#### Dataset extract

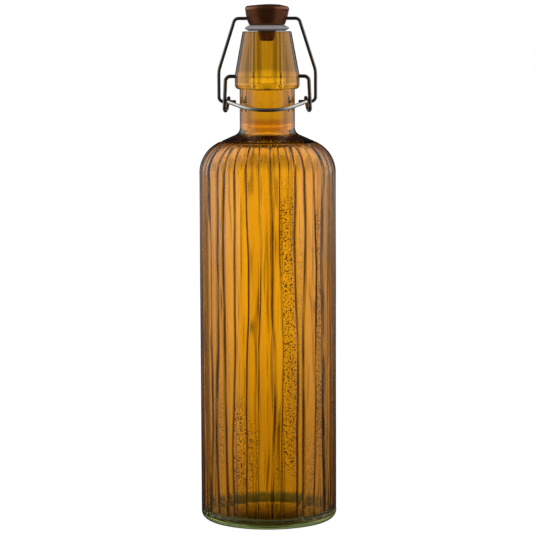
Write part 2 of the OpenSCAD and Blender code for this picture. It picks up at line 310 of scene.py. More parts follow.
def build_bottle():
    rings = Rings()
    first = flute_place[0]
    plain = even(PLAIN_COLUMNS, first)

    def smooth_ring(r, z, **kind):
        rings.add(plain, np.full(PLAIN_COLUMNS, r), z, **kind)

    # The underside: a shallow push-up, and the ring that it stands on
    dome_r = (FOOT_R**2 + PUNT_H**2) / (2 * PUNT_H)
    rings.add(np.zeros(1), np.zeros(1), PUNT_H, under=1.0)
    for r in np.linspace(0, FOOT_R, FLOOR_RINGS)[1:]:
        smooth_ring(r, PUNT_H - dome_r + math.sqrt(dome_r**2 - r * r), under=1.0)
    heel = (BODY_R - HEEL_R, HEEL_R)
    smooth_ring((FOOT_R + heel[0]) / 2, 0, under=0.5)
    for r, z in arc(heel, HEEL_R, -90, -8, 8):
        smooth_ring(r, z)

    # The fluted wall and shoulder, with its rows close together where the flutes begin
    turn = math.degrees(SHOULDER_ARC)
    low = [HEEL_R + d * MM for d in (0, 0.5, 0.9, 1.2, 1.5, 1.9, 2.4, 3.0, 3.7, 4.6, 6, 8, 10)]
    wall = low + list(np.linspace(low[-1], BODY_H, WALL_ROWS))[1:]
    rounded, above = shoulder(
        BODY_R, SHOULDER_R, SHOULDER_ARC, NECK_R, NECK_FILLET, COLLAR_Z, SHOULDER_ROWS
    )
    for z in wall:
        fade = smooth(FLUTE_FOOT - 0.6 * MM, FLUTE_FOOT + 0.4 * MM, z)
        angles, radii, grooves, peels = fluted_ring(BODY_R, z, fade)
        rings.add(angles, radii, z, grooves, peels, wobble=OUTER_WOBBLE * fade)
    for i, (r, z) in enumerate(rounded[1:]):
        turned = math.radians((i + 1) * turn / SHOULDER_ROWS)
        fade = 1 - smooth(FLUTE_ARC - FLUTE_ARC_FADE, FLUTE_ARC, turned)
        angles, radii, grooves, peels = fluted_ring(r, z, fade)
        rings.add(angles, radii, z, grooves, peels, wobble=OUTER_WOBBLE * fade)

    # The cone, the neck and the collar, up to the lip
    for r, z in above:
        smooth_ring(r, z)
    low_edge = (COLLAR_R - COLLAR_ROUND, COLLAR_Z + COLLAR_ROUND)
    for r, z in arc(low_edge, COLLAR_ROUND, -90, 0, 8):
        smooth_ring(r, z)
    band_top = (COLLAR_R, COLLAR_Z + BAND_H)
    lip = (LIP_R - LIP_ROUND, LIP_Z - LIP_ROUND)
    for r, z in line((COLLAR_R, low_edge[1]), band_top, 5) + line(band_top, (LIP_R, lip[1]), 14):
        smooth_ring(r, z)
    for r, z in arc(lip, LIP_ROUND, 0, 90, 6)[1:]:
        smooth_ring(r, z)

    # Down the bore into the throat, the shoulder and the body, to the floor
    for r, z in arc((BORE_R + BORE_ROUND, LIP_Z - BORE_ROUND), BORE_ROUND, 90, 180, 5):
        smooth_ring(r, z, skin=0.0)
    for r, z in line((BORE_R, LIP_Z - BORE_ROUND), (BORE_R, BORE_Z), 12):
        smooth_ring(r, z, skin=0.0)
    for t in np.radians(np.linspace(0, 90, FLARE_ROWS))[1:]:
        flared = BORE_R + (THROAT_R - BORE_R) * (1 - math.cos(t))
        smooth_ring(flared, BORE_Z - THROAT_DROP * math.sin(t), skin=0.0)
    rounded, above = shoulder(
        BODY_R - WALL, INNER_SHOULDER_R, SHOULDER_ARC, THROAT_R, NECK_FILLET + WALL,
        BORE_Z - THROAT_DROP, INNER_SHOULDER_ROWS,
    )
    for r, z in above[-2::-1]:
        smooth_ring(r, z, skin=0.0)
    for i, (r, z) in enumerate(rounded[::-1]):
        smooth_ring(r, z, skin=0.0, wobble=INNER_WOBBLE * i / INNER_SHOULDER_ROWS)
    inner_heel = (BODY_R - WALL - INNER_HEEL_R, FLOOR_T + INNER_HEEL_R)
    for r, z in line((BODY_R - WALL, BODY_H), (BODY_R - WALL, inner_heel[1]), INNER_WALL_ROWS):
        smooth_ring(r, z, skin=0.0, wobble=INNER_WOBBLE)
    for r, z in arc(inner_heel, INNER_HEEL_R, 0, -90, 10)[1:]:
        smooth_ring(r, z, skin=0.0, wobble=INNER_HEEL_WOBBLE * max(0, (z - FLOOR_T) / INNER_HEEL_R))
    for r in np.linspace(0, inner_heel[0], FLOOR_RINGS)[-2:0:-1]:
        dome = FLOOR_T + PUNT_H - dome_r + math.sqrt(dome_r**2 - r * r)
        smooth_ring(r, max(FLOOR_T, dome), skin=0.0, under=1.0)
    rings.add(np.zeros(1), np.zeros(1), FLOOR_T + PUNT_H, skin=0.0, under=1.0)
    return rings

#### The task
Return, please, the lines of the data from the first through the line containing "rings.add(plain, np.full(PLAIN_COLUMNS, r), z, **kind)", both kept, exactly as they stand and nothing more.

#### Solution to the problem
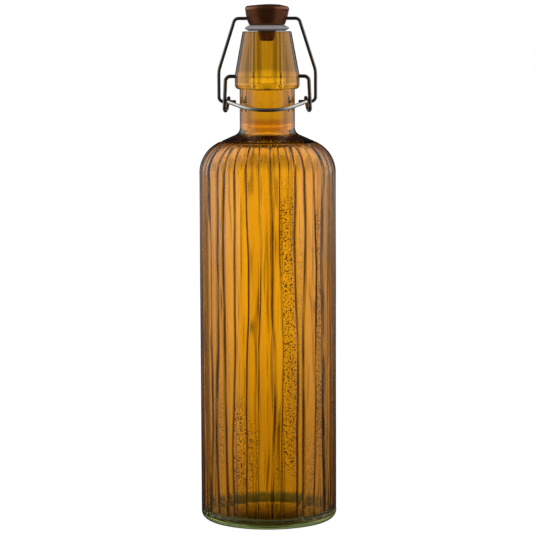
Write part 2 of the OpenSCAD and Blender code for this picture. It picks up at line 310 of scene.py. More parts follow.
def build_bottle():
    rings = Rings()
    first = flute_place[0]
    plain = even(PLAIN_COLUMNS, first)

    def smooth_ring(r, z, **kind):
        rings.add(plain, np.full(PLAIN_COLUMNS, r), z, **kind)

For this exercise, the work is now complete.